Lynette: [Preston sees a group of kids from his and Porters school and Porter and Preston decide to take a break] Wow, wow, wow, what's going on here?
Preston: Those kids go to our school.
Porter: And you know who that big guy is? Kevin McDermitt. The guy called me Jesus for a year cause i wore sandals one day if he sees me wearing this I'll never hear the end of it.
Tom: Fine don't wear the apron that's...
Porter: No. I'm not waiting on a kid who's going to make fun of me on Monday morning. It's humiliating enough having to work here!
Tom: Humiliating?
Lynette: Guy's easy
Tom: No you're not humiliated when you use the money we make here to buy your clothes!
Lynette: Tom it's fine, I'll take the table
Tom: No no no no no no no your mother can't wait on this whole restaurant herself!
Porter: Well then you do it!
Tom: Porter I'm your father and your boss and I'm telling you right now to go take that table.
Porter: Or what your gonna fire me? go for it.
Tom: [grabs Porter by his collar and shoves him against the wall as Lynette gasps] Do you think this is a joke?

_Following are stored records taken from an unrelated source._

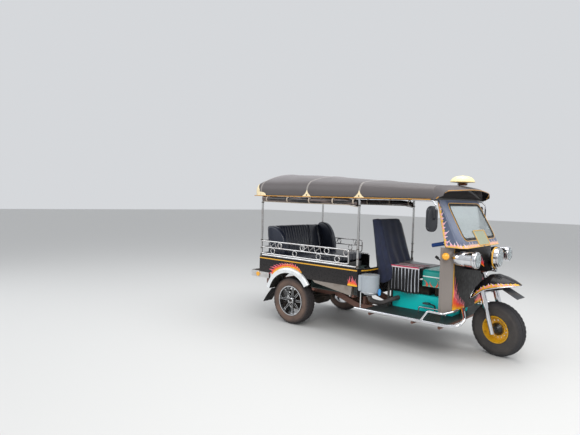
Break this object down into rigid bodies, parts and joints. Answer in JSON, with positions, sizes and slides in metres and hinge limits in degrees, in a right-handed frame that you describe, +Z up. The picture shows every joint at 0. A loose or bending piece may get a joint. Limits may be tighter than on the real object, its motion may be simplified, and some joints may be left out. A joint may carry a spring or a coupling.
{
  "type": "auto rickshaw",
  "caption": "Three-wheeled auto rickshaw with a railed passenger tub, vinyl canopy, raked windscreen, bullet lamps and a motorcycle-style front fork.",
  "frame": {"origin": "on the ground below the middle of the vehicle's overall length and width", "axes": "+X forward, +Y to the vehicle's left, +Z up"},
  "size_m": [3.0302, 1.3348, 1.7499],
  "materials": {
    "alloy": "rolled sheet",
    "amber": "clear moulded lens",
    "black_plastic": "moulded",
    "can_white": "gloss",
    "cast": "rough cast",
    "chrome": "plated",
    "cloth_navy": "woven cloth",
    "cloth_stripe": "striped weave",
    "cream": "moulded",
    "frame_red": "weathered oxide paint",
    "glass": "clear",
    "mat": "ribbed mat",
    "paint_black": "gloss",
    "paint_blue": "gloss",
    "paint_grey": "satin",
    "paint_teal": "gloss",
    "paint_yellow": "gloss",
    "plate": "satin",
    "rim_black": "gloss with polished lip",
    "rubber": "sheet rubber",
    "tube_bright": "polished tube",
    "tyre": "worn road rubber",
    "vinyl_black": "soft seat vinyl",
    "vinyl_grey": "coated canopy cloth"
  },
  "bodies": {
    "root": {"chassis_frame": "frame_red", "rear_axle": "cast", "leaf_springs": "cast", "engine_block": "cast", "gearbox": "cast", "exhaust": "cast", "driver_floor": "mat", "step_rail_right": "chrome", "step_rail_left": "chrome", "tub_floor": "paint_black", "tub_side_right": "paint_black", "tub_side_left": "paint_black", "tub_front": "paint_black", "tub_tail": "paint_black", "sill_boxes": "alloy", "rear_arch_right": "chrome", "rear_arch_left": "chrome", "mud_flaps": "rubber", "rear_bumper": "chrome", "amber_lamps": "amber", "side_rail_right": "tube_bright", "side_rail_left": "tube_bright", "tail_rail": "tube_bright", "bench_base": "vinyl_black", "bench_cushion": "vinyl_black", "bench_back": "vinyl_black", "canopy_posts": "tube_bright", "canopy_cover": "vinyl_grey", "canopy_visor": "vinyl_grey", "canopy_frame": "paint_black", "curtain_rolls": "vinyl_black", "roof_sign": "cream", "windscreen_panel": "paint_blue", "windscreen_glass": "glass", "number_plate": "plate", "leg_shield_front": "paint_black", "leg_shield_sides": "paint_grey", "nose_cowl": "paint_black", "headlamps": "chrome", "mirrors": "black_plastic", "seat_blanket": "cloth_stripe", "seat_jacket": "cloth_navy", "engine_cover": "paint_teal", "console_hood": "paint_teal", "driver_seat_frame": "paint_black", "driver_cushion": "vinyl_black", "driver_back": "vinyl_black", "air_cleaner": "can_white", "air_hose": "rubber", "controls": "black_plastic"},
    "steering": {"front_fork": "chrome", "handlebar": "paint_blue", "front_fender": "paint_black", "fender_flap": "rubber"},
    "front_wheel": {"front_rim": "paint_yellow", "front_tyre": "tyre"},
    "rear_wheel_right": {"rear_right_rim": "rim_black", "rear_right_tyre": "tyre"},
    "rear_wheel_left": {"rear_left_rim": "rim_black", "rear_left_tyre": "tyre"}
  },
  "joints": [
    {"name": "steer", "type": "hinge", "parent": "root", "child": "steering", "pos_m": [1.26, 0, 0.2578], "axis": [-0.2756, 0, 0.9613], "range_deg": [-19, 45]},
    {"name": "front_spin", "type": "hinge", "parent": "steering", "child": "front_wheel", "pos_m": [1.26, 0, 0.2578], "axis": [0.2146, 0.9748, 0.0615], "continuous": true},
    {"name": "rear_right_spin", "type": "hinge", "parent": "root", "child": "rear_wheel_right", "pos_m": [-0.857, -0.52, 0.269], "axis": [0, 1, 0], "continuous": true},
    {"name": "rear_left_spin", "type": "hinge", "parent": "root", "child": "rear_wheel_left", "pos_m": [-0.857, 0.52, 0.269], "axis": [0, 1, 0], "continuous": true}
  ]
}
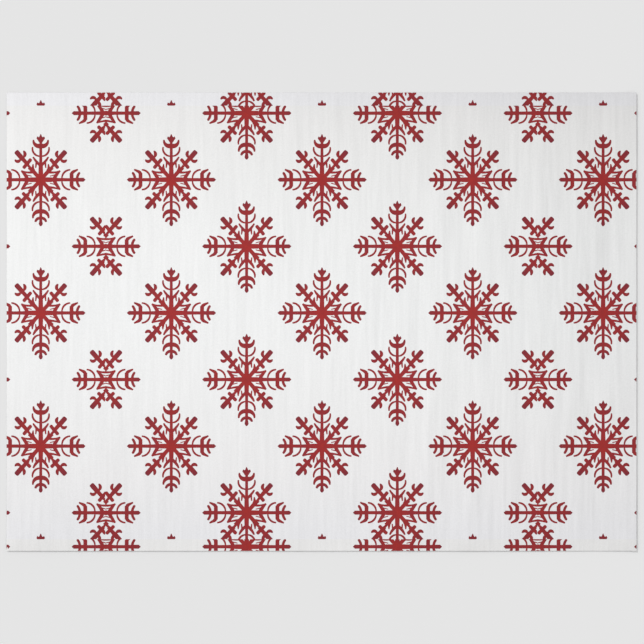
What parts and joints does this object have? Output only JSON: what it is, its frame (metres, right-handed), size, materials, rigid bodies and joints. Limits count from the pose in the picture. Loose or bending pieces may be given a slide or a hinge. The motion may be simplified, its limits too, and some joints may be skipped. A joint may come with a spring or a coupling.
{
  "type": "gift wrapping tissue sheet",
  "caption": "Flat rectangular sheet of white gift-wrapping tissue, printed on its upper face with staggered rows of red snowflakes that the cut edges trim.",
  "frame": {"origin": "centre of the sheet's underside, on the surface that it lies on", "axes": "+X along the long side, +Y along the short side towards the top row of the print, +Z out of the printed face"},
  "size_m": [0.7366, 0.536, 0.0001],
  "materials": {
    "tissue": "matte, faintly cockled white tissue",
    "red_ink": "matte red ink soaked into the tissue"
  },
  "bodies": {
    "root": {"paper_sheet": "tissue", "whole_snowflakes": "red_ink", "side_edge_snowflakes": "red_ink", "seam_snowflakes": "red_ink", "top_row_snowflakes": "red_ink", "bottom_row_snowflakes": "red_ink", "arm_tip_fragments": "red_ink"}
  },
  "joints": []
}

This is my life!
Lynette: Tom!...
Tom: No!
[shakes Porter repeatedly]
Tom: you're worried about being embarrassed?
[shakes Porter while saying]
Tom: I've put everything I have into this restaurant!
Lynette: Alright that's enough! Let got of him! Let go of him! Let go of him!
Parker: Guys... I just set a twelve top. Who's taking it?
Tom: [sighs] ... I will...
[he walks off as everyone stares at him looking scared]

Tom: So what are you gonna do? are you gonna tell him the truth now or are you gonna wait until after he kills me and blinds himself?

[Parker is sitting outside watching Mrs. McClusky wash her door]
Tom: Here you are. What are you doing outside?
Parker: Some big kids threw eggs at Mrs. McClusky's house.
Tom: Oh, jeez, they shouldn't have done that.
Parker: We should go talk to her.
Tom: Naw, it's late, she probably doesn't want us to bother her.

Lynette: [walks in as Tom is cleaning the house] See this? My third espresso, I'm wired no way I'm falling asleep tonight.
Tom: [glares at Lynette and continues cleaning without saying a word]
Lynette: Hey. How about we throw a pizza on the front lawn and when the kids run out to get it, we lock the door and "do it" in every room in the house?

Tom: [to Kayla] I need to to talk to you about Lynette.
Kayla: I'm sorry I had to call Dr. Dolan, Daddy, but she scares me.
Tom: Yeah, you said that before, but here's the thing. They're gonna let Lynette go soon and when they do, you guys aren't going to be able to live in the same house anymore. You... you know that, right?
Kayla: So where is she gonna live? Like, in a hotel or something?
Tom: She lives here, Kayla. With me and the boys and Penny. This is her home.
Kayla: But...
Tom: But don't worry. We're gonna find a nice place to live.
Kayla: Daddy, I don't wanna go anywhere. I wanna stay here with you.
Tom: I don't have a choice, Kayla. I need to keep you safe.
Kayla: But I made it all up. I lied about everything. I burned myself.
Tom: And why would you do that, Kayla?
Kayla: I hate her, and it's so much better when it's just us.
Tom: I see. And you'll explain all this to the police and Dr. Dolan, and everybody, right?
Kayla: Yes, I promise. And then I can stay, right?
Tom: No, sweetie. No. What you did was horrible and I can't trust you anymore.
Kayla: Then I'm gonna keep lying to everybody. You don't want that, do you?
Tom: [picks up the phone from the nightstand] Did you get all that, Dr. Dolan?